Commentary | Lakers have gripes. but their problems go a lot deeper
OKLAHOMA CITY -- As the Los Angeles Lakers publicly and privately vented their anger with officials Thursday night after losing Game 2 to the Oklahoma City Thunder, the cases they made were compelling.
Video did seem to show Jaxson Hayes had his shorts pulled down as he went for a rebound -- a play that would end up as a double foul. Video did seem to show one official turning and yelling into Austin Reaves’ face as the Lakers and Thunder danced around the center circle, looking for the best positions before a key jump ball. LeBron James did seem to get slapped, grabbed, hit and held.
“LeBron has the worst whistle of any star player I’ve ever seen,” Lakers coach JJ Redick said after the 125-107 loss. “I mean, I’ve been with him two years now. There’s, again, the smaller guys, because they can be theatric, they typically draw more fouls, and the bigger players that are built like LeBron, it’s hard for them. He gets clobbered.”
During the two games in which James operated frequently out of the post and attempted 15 shots in the paint, he took just five free throws.
“He got clobbered again tonight a bunch,” Redick said.
The Lakers can present all the evidence they want to the league. They can share their grievances, express their anger and make their case. None of it has mattered through 96 minutes in the Western Conference semifinals, not when the problems are so much bigger.
A perceived bad whistle is not close to the biggest problem the Lakers are facing.

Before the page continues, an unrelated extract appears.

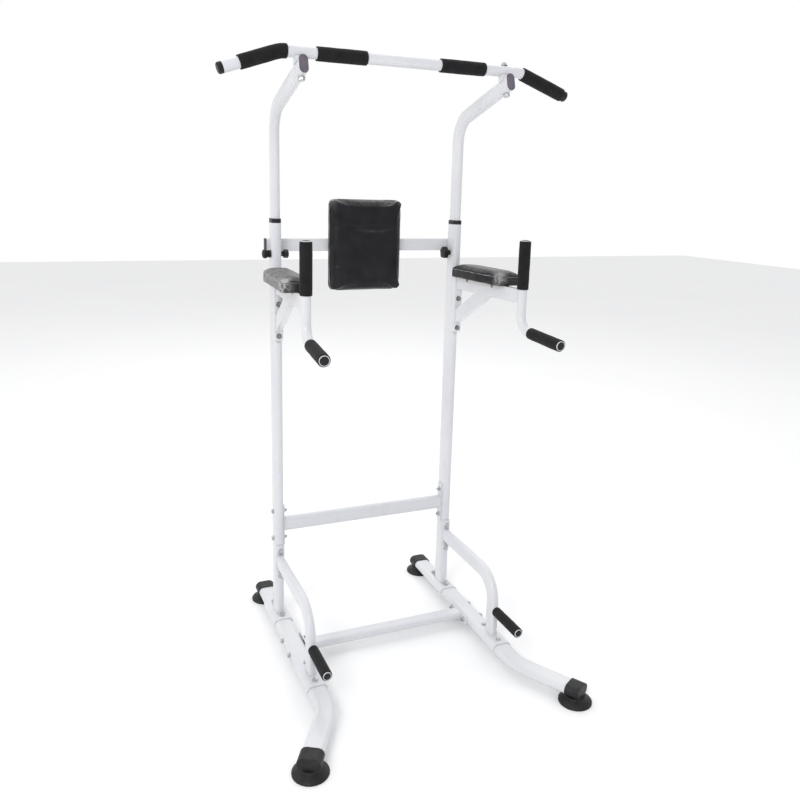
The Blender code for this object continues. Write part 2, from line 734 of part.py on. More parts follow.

As they throw coverages at the reigning MVP, Shai Gilgeous-Alexander, the Lakers have been repeatedly punished. And when they have overcome those big shots from Chet Holmgren, Jaylin Williams and Jared McCain, the Lakers have given the basketball away. They are playing a team that is greater than its individual parts.
The Lakers look like they are running the mile. The Thunder, it seems, have taken this on as a relay race, passing the baton from one fresh-legged dagger-thrower to another each time the game starts a new lap.
While players complained about the calls they did not get or the disrespect they felt from interactions with officials, they also had to be frustrated with the feeling that they have spent a majority of the last two games either playing at or -- at times -- above the Thunder’s level, only to leave town having been outscored by 36 points.
The series, as it shifts back to Los Angeles, has been in some ways closer than the scoring gap. However, the margins themselves show just how little time the Lakers have left and how difficult it is for them to get within 10 points, let alone win four times.
They have taken Gilgeous-Alexander, one of the smoothest players in the league, and forced him into staccato possessions. In Game 1, they did it with double-teams. In Game 2, they did it by adding foul trouble to the recipe and pushing Gilgeous-Alexander into rhythmless basketball.
That has been the top-line item on the Lakers’ game plan, and they have mostly made it work.
But the strategy has come at a cost, with the Lakers scrambling once they send a double-team toward Gilgeous-Alexander. They, unlike the Thunder, do not have an Alex Caruso or a Luguentz Dort or a Cason Wallace to unleash on a star player. They need to do it as a collective, and they have paid by seeing their players run around the court only to gas out in the end. Two games that looked close fell apart in the final half of the fourth quarter.
When James was asked about the officiating, he responded, “We’re down 2-0.”
Maybe he wanted to save his money and avoid the fines for publicly criticizing the referees. Maybe he understood that even if he had gone to the line for 10 more free throws, it would not have mattered.
James did not say much after Game 2, perhaps because he knew that if he did, it would have sounded a whole lot like what he said about the Thunder during the regular season. When the Lakers fumbled their best chance to beat Oklahoma City in early February, a reporter asked him about the gap between the two teams.
“You want me to compare us to them?” he said incredulously. “That’s a championship team right there. We’re not.”
He added: “We can’t sustain energy and effort for 48 minutes, and they can. That’s why they won the championship.”
The Lakers have improved since that game and have become a tougher, more consistent team. They did it in the first round against the Houston Rockets. Reaves, whose future with the franchise and as a free agent was deeply scrutinized after a miserable Game 1, bounced back to score 31 points in Game 2.
However, he took no victory lap postgame.
“Just played basketball,” Reaves said blankly.
James again defied age, following up 27 points in Game 1 with 23 in Game 2. But like with Reaves’ bounceback, it did not matter. Rui Hachimura, again showing he is ready to take and make important shots in the playoffs, did not matter either.
Because for the Lakers to win in this series, they need everyone to play well. They need Deandre Ayton to be stronger with the ball and to finish with force. They need Marcus Smart to hound Gilgeous-Alexander without fouling while still having the legs to bang open 3-pointers and make the right plays as a ballhandler. They need their bench to execute and energize.
And they need the Thunder to miss. And they need a good whistle. A healthy Luka Doncic might have changed things; the Lakers don’t have that.
Against the Thunder, it is not one thing or another -- it’s everything. And it’s that way because with the Thunder, it feels like they have even more everything to throw back.